New initiative to fight illegal health products

© Robert Kneschke/stock.adobe.com
A transatlantic initiative is targeting European transshipment hubs for counterfeit health products. In this effort, the US FDA is joining forces with European authorities and the OECD, in response to recent developments.

A new, whole-of-governments approach to combating the trade in illicit health products is the focus of a collaboration between the US Food and Drug Administration (FDA), European authorities, and the Organization for Economic Cooperation and Development (OECD). The FDA aims to prevent illegal medical goods, such as counterfeit pharmaceuticals and drugs, from being shipped to America in the first place.

With this international initiative, the FDA is essentially responding to a change in the approach of counterfeiters. According to the officials, that was because with the wake of the coronavirus pandemic, counterfeiters had increasingly transshipped illegal pharmaceutical products through the European Union – back then, especially alleged Covid‑19 drugs and medical goods. For this, the fraudulent drugs had been shipped to an EU country, usually without passing through customs there; before they had then been transported from there to the US market. This practice is often referred to as transshipment. In addition, the counterfeiters and fraudsters would increasingly send many small packages instead of a few larger shipments. Such a practice reportedly increases the risk of illegal medicines not being intercepted and traced by customs.

Several meetings of representatives of authorities and the OECD Task Force on Countering Illicit Trade have already taken place, according to the FDA. The FDA hopes to follow up on previous successes in international cooperation, particularly with the United Kingdom. It said that authorities from the two countries had cooperated in several so-called Operation Lascar initiatives, starting in 2017. For example, the two countries had exchanged customs information. In addition, portable FDA devices had been deployed at international mail centers in London, to detect counterfeit drugs. As a result, during five Lascar operations, the FDA had been able to initiate a total of more than 80 new investigations and to identify more than 3,000 shipments of illegal health products intended for the United States.

“With the majority of health products and particularly human drug products being manufactured overseas, the FDA’s regulatory responsibilities are now global, particularly in such a diversified supply chain and complex geopolitical environment“, an FDA press officer explained.

Positive voices on the new initiative are also coming from the private sector, which is an important partner for the authorities in the fight against illegal health products.

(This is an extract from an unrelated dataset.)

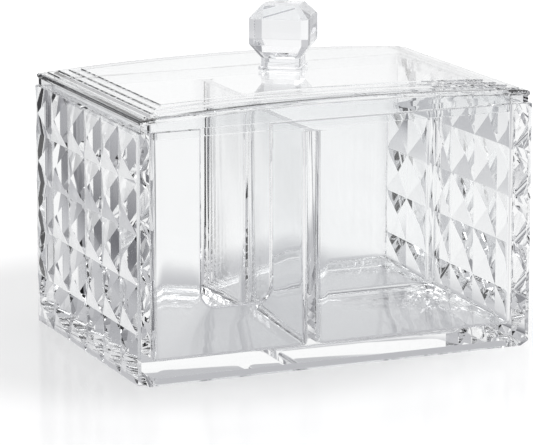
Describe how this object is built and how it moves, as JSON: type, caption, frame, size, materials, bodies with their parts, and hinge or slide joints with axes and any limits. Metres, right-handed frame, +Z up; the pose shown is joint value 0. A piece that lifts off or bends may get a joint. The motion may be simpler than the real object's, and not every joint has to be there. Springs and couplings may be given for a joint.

The director general of the Transnational Alliance to Combat Illicit Trade (TRACIT), Jeff Hardy, said he is “pleased to see the OECD and the US FDA converge their mandates protecting consumers and patients from harmful fake, falsified and substandard products“.

Globally, counterfeit medicines remain a significant concern. A study published in 2020 by the OECD and EUIPO estimated the value of counterfeit medicines traded worldwide in 2016 at more than four billion euros.